● **Provided entries**

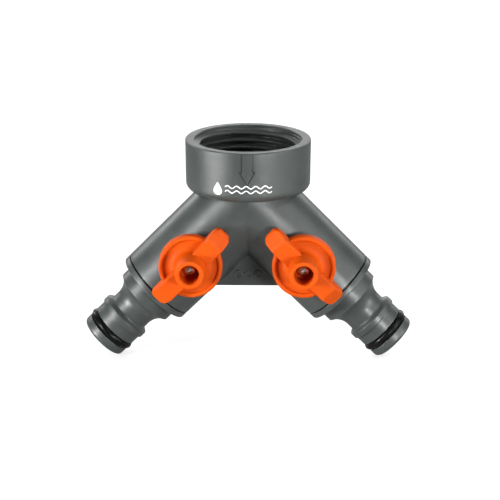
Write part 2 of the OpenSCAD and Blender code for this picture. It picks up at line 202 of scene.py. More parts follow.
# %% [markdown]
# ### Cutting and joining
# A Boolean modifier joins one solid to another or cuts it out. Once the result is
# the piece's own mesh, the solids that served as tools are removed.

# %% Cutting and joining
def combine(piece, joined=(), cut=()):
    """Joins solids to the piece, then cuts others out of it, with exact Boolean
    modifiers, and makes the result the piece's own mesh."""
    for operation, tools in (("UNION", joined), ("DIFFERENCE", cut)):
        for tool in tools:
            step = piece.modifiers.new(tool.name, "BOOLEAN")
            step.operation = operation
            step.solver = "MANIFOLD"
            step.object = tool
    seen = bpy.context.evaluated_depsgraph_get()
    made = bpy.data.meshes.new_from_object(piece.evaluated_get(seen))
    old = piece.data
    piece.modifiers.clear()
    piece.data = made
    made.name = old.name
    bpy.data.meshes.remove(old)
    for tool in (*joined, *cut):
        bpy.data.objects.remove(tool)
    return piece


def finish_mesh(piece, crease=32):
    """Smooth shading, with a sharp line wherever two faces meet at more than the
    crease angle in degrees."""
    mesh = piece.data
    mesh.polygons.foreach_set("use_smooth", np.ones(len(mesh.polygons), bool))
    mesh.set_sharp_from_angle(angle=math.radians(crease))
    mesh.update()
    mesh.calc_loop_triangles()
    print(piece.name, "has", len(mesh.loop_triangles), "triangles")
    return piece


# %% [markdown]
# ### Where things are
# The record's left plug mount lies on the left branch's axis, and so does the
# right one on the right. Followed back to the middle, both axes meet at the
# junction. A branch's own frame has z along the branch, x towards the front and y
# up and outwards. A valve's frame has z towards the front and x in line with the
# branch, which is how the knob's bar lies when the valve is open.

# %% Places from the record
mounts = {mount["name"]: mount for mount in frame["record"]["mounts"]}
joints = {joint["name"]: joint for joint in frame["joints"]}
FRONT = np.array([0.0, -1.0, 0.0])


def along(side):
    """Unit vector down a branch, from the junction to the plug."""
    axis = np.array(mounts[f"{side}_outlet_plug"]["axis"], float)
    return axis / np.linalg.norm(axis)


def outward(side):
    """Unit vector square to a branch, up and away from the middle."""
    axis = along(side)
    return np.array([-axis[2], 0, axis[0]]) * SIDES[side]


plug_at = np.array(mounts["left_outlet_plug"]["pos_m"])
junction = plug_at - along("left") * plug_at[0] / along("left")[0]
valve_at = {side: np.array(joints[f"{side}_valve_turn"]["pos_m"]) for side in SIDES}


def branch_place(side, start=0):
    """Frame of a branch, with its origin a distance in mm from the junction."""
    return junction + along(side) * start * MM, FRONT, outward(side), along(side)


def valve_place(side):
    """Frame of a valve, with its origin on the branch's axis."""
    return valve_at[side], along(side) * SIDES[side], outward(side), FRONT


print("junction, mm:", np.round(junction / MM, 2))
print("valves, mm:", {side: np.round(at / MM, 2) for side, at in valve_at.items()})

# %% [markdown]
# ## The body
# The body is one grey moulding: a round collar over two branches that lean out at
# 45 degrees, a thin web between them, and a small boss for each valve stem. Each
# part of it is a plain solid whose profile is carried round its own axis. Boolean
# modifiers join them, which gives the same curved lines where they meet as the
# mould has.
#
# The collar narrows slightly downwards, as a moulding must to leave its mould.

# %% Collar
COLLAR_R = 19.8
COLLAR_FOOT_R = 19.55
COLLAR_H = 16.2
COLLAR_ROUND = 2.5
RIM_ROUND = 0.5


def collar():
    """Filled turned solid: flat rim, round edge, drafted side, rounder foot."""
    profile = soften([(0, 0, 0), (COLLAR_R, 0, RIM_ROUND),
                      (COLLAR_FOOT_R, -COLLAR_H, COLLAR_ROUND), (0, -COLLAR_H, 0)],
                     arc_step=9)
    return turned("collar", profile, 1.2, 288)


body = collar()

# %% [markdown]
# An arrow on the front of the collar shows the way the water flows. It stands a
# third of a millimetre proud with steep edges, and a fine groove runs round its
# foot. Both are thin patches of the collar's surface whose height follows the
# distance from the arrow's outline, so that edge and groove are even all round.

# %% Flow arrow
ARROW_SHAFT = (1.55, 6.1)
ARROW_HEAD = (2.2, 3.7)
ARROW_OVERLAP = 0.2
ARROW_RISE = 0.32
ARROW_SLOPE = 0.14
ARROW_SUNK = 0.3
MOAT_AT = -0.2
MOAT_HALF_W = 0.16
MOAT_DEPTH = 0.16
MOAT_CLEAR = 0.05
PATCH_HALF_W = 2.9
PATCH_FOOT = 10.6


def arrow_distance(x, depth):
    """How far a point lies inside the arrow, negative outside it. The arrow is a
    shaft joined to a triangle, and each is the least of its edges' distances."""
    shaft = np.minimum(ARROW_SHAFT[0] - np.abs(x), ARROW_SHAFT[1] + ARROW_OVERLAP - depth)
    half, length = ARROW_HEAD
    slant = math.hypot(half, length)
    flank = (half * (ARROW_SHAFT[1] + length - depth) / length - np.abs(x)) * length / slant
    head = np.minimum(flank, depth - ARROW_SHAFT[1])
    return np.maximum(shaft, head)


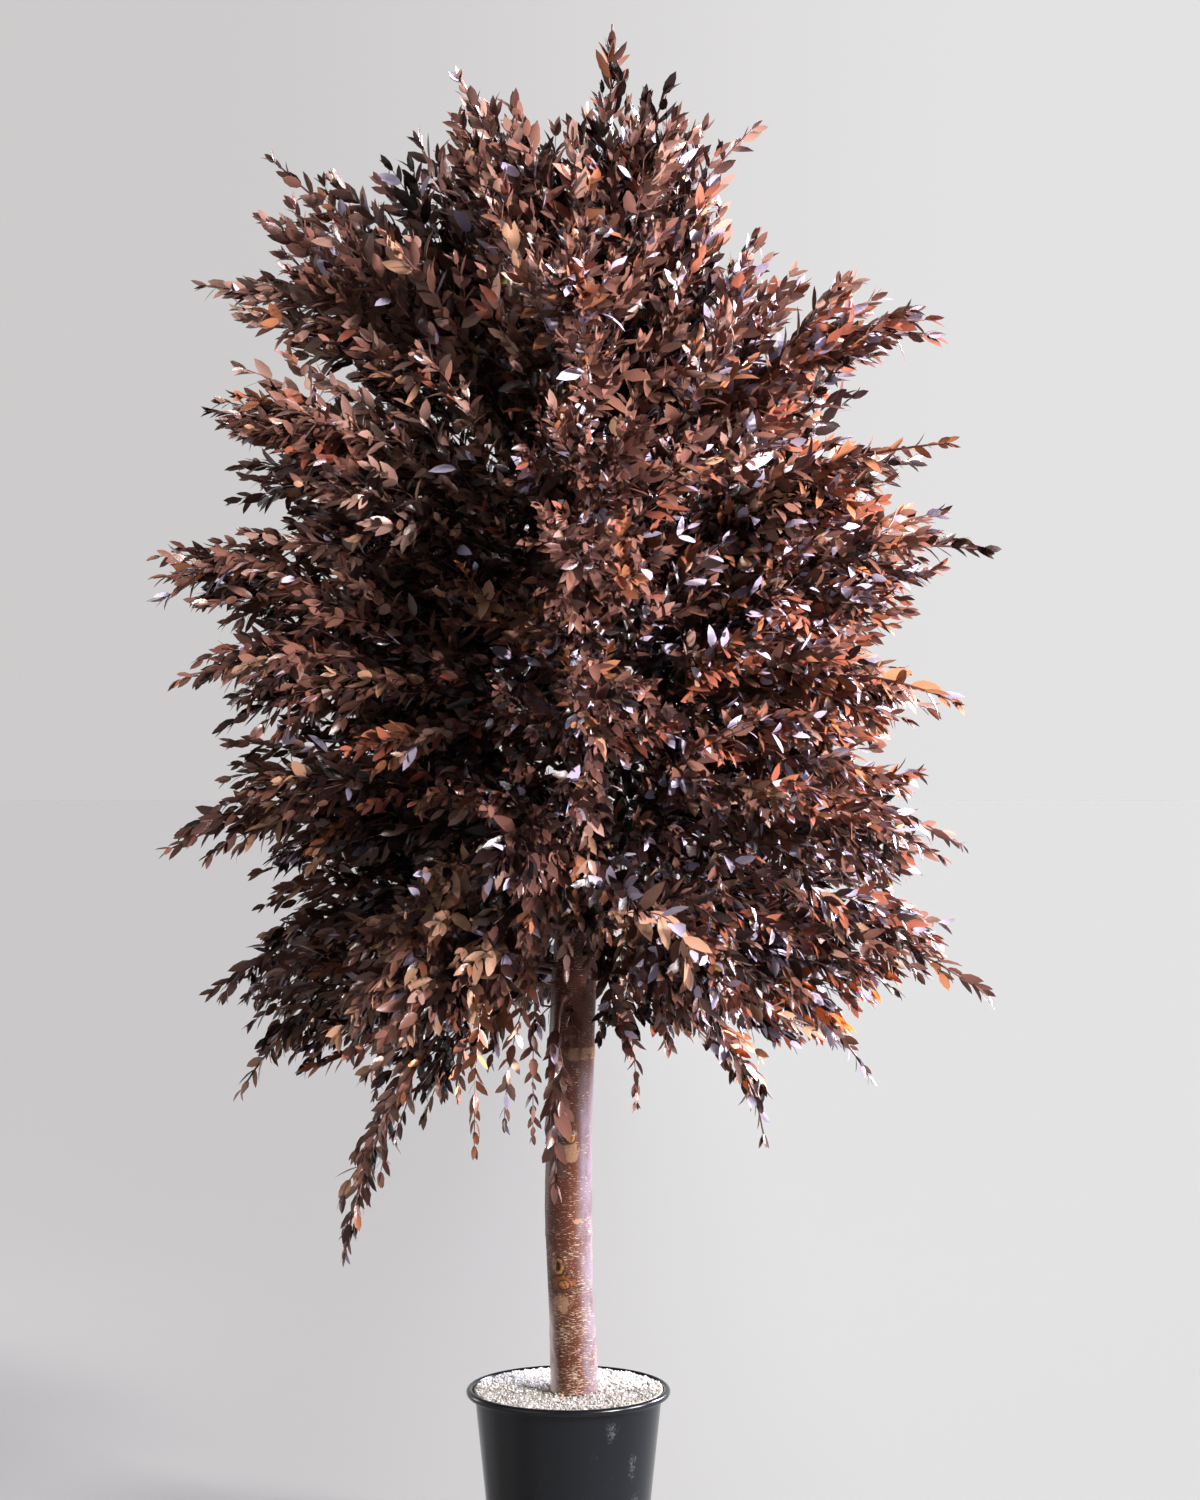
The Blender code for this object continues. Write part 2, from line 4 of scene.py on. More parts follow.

● **Task to complete**
Look through the material above and work out how many of its lines contain "scene". State the number only.

● **Task answer**
2